The common stock of MLP companies was volatile over the last few months causing the value of the fund's portfolio holding to decline, in line with the peer group. Thus far market volatility has not impacted the fund's ability to liquidate investments to reduce or defease leverage. However, increased volatility that is higher than the stressed volatility used to evaluate the the MLP sector in Fitch's CEF ratings criteria, or significant changes to market liquidity of MLP common stock may cause Fitch to re-evaluate criteria for the MLP asset class. Furthermore, additional consolidation of MLP companies may cause pressure to the fund's Fitch OC tests as issuer concentration increase. Fitch will continue to monitor the performance of the fund in light of continuing pressure to the broader energy sector.
In general, the ratings may be sensitive to material changes in the credit quality or market risk profile of the fund.
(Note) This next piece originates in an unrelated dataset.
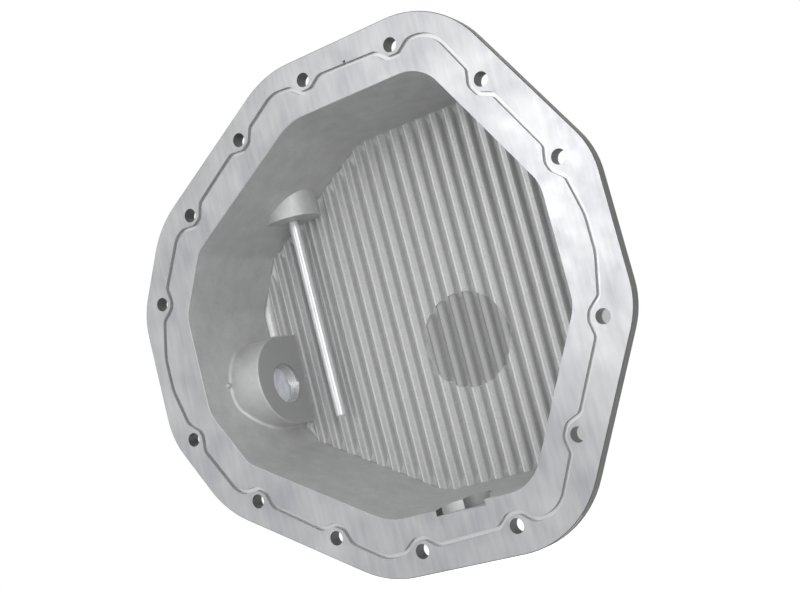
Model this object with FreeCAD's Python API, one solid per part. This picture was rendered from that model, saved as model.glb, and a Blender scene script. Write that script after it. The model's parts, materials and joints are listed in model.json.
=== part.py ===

A material adverse deviation from Fitch guidelines for any key rating driver could cause the ratings to be lowered by Fitch.
Fitch does not anticipate the announced merger plans of Kayne Anderson and Ares Management L.P. to have any rating implications for the fund's rated notes or MRPS.
Fitch affirms the following ratings:
Kayne Anderson Energy Total Return Fund (KYE)
Following note series affirmed at 'AAA':
--\\$30,000,000 series F 3-month LIBOR + 145bps Notes due on May 10, 2016;
--\\$20,000,000 series G 3.71% notes due on May 10, 2016;
--\\$10,000,000 series H 4.38% notes due on May 10, 2018;
--\\$6,000,000 series I 2.59% notes due on Aug. 8, 2018;
--\\$29,000,000 series J 3.07% notes due on Aug. 8, 2020;
--\\$50,000,000 series K 3.72% notes due on Aug. 8, 2023;
--\\$45,000,000 series L 3.82% notes due on Aug. 8, 2025;
--\\$70,000,000 series M 3.36% notes due on Oct. 7, 2021.
Following MRPS series affirmed at 'AA':
--\\$90,000,000 series A 5.48% MRPS due on March 5, 2017;
--\\$30,000,000 series B 5.13% MRPS due on May 10, 2018.
In addition, Fitch expects that on Oct. 12, 2015, the \\$30,000,000 of Series F notes of KYE (currently rated 'AAA' by Fitch) will be fully redeemed and will be marked as 'Paid In Full' at that time.